The difficult topography means people live in small communities that are hard for the government to reach. Of the estimated 13,329 settlements in the region, 94% have populations of less than 5,000. These rural communities, many of them isolated, offer very limited economic opportunities.

Oil extraction, which, despite the efforts of companies such as Shell, inflicts considerable damage on the environment, further feeds local resentment. The most visible signs of this damage to the ecosystem – the world’s third largest wetland – are the oil flares that burn night and day.

“The delta today is a place of frustrated expectations and deep-rooted mistrust,” a UN development report said last year. “Unprecedented restiveness at times erupts in violence. Long years of neglect and conflict have fostered a siege mentality, especially among youths who feel they are condemned to a future without hope, and see conflict as a strategy to escape deprivation.”

This frustration spills over into kidnappings and the sabotage of pipelines, either as a means of hitting back at what local people say is unfair exploitation, or in extremely dangerous attempts to tap oil.
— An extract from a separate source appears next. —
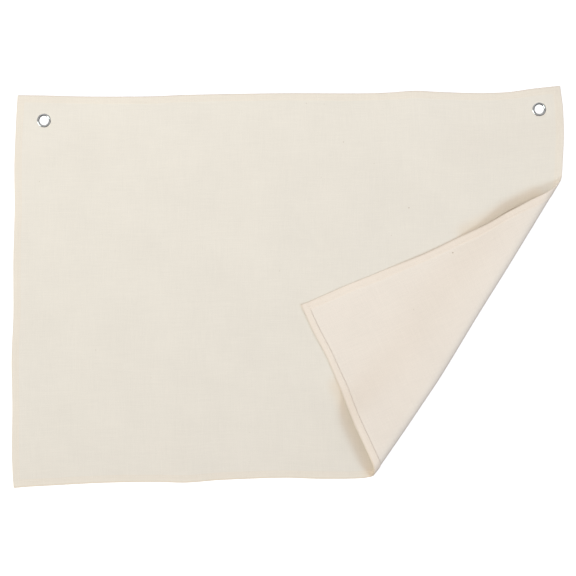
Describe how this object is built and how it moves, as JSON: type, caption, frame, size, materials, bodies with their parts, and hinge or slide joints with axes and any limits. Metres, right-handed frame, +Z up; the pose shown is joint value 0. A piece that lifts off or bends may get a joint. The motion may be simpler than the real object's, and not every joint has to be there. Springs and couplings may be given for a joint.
{
  "type": "canvas wall banner",
  "caption": "Plain ecru canvas wall banner with metal hanging eyelets in its upper corners, lying face up with its lower right corner folded over.",
  "frame": {"origin": "centre of the lying banner's outline, on the surface it lies on", "axes": "+X along the heading to the banner's right, +Y towards the heading, +Z up out of the banner's face"},
  "size_m": [0.7106, 0.5181, 0.0145],
  "materials": {
    "canvas": "plain-weave ecru cotton canvas, matt, with fine slubs",
    "eyelet_nickel": "bright nickel plate on brass",
    "washer_nickel": "plain nickel plate"
  },
  "bodies": {
    "root": {"banner_cloth": "canvas", "heading": "canvas", "eyelet_left": "eyelet_nickel", "eyelet_right": "eyelet_nickel", "washer_left": "washer_nickel", "washer_right": "washer_nickel"}
  },
  "joints": []
}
Hundreds have died in huge explosions, an ever-present hazard when people gather to siphon oil from damaged pipes.

The oil companies and the authorities are now locked in a destructive embrace with the criminal gangs. The cycle of sabotage and kidnappings has led the security forces to lash out, resulting in the destruction of whole villages and the displacement of thousands of people.

“Hostage-taking is not only a stress on foreign captives, their families and the companies they work for,” the UN said, “but also presents a challenge to international diplomacy and foreign direct investment.”